Layups are placed into aluminum tooling and loaded into one of two hydraulic presses—an 800-ton or a 920-ton press. This consolidation step transforms a thick, flat stack of unconsolidated material into a much thinner, multi-curve plate. The extreme pressure bonds the fiber layers together into a rigid composite structure.

Ceramic Bonding (Oven)

If the plate requires a ceramic strike face, the pressed polyethylene backer is taken to the oven assembly table. A ceramic tile is placed on the front and bonded to the backer through an oven cycle, producing the finished ballistic core: ceramic in front, polyethylene backer behind.

Water Jet Trimming

Plates that come out of the press slightly oversized are trimmed to exact final dimensions on a water jet cutter. This applies to both pure PE plates and ceramic-composite backers.

Wrapping and Finishing

The trimmed ballistic core moves to the wrap station, where back foam, edge foam, and edge nylon are applied. The plate is then wrapped in a nylon cover, giving it the finished appearance users are familiar with. All wrapping details are logged into the traceability database.

Labeling, Serialization, and Packaging

Each finished plate receives a label with a serial number tied to the work order, which links back to every material lot used in that specific plate. Plates pass through a final oven step, are packaged by order, and each box is marked and weighed. Serial numbers per box are recorded on pallet orders so that if a shipment is lost or stolen, the exact plates involved can be identified.

Quality Control Throughout Production

Every work cell in the manufacturing process has what Hesco calls “critical to quality” parameters.

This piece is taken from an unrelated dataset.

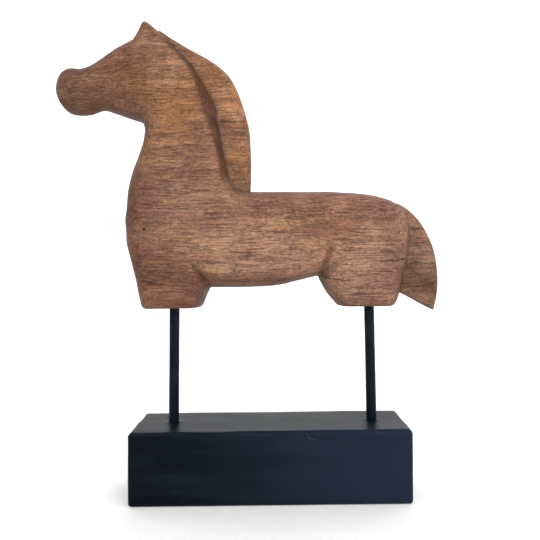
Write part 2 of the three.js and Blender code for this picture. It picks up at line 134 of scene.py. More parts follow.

Before a plate can move from one station to the next, operators must measure defined attributes, record them, and enter data into a centralized database. This system ensures that each plate is built within specification at every stage—not just inspected at the end of the line.

Hesco also operates a ballistic deconstruction lab where plates returned from third-party test labs are torn apart and inspected. This post-test analysis identifies areas for product improvement based on real ballistic performance data.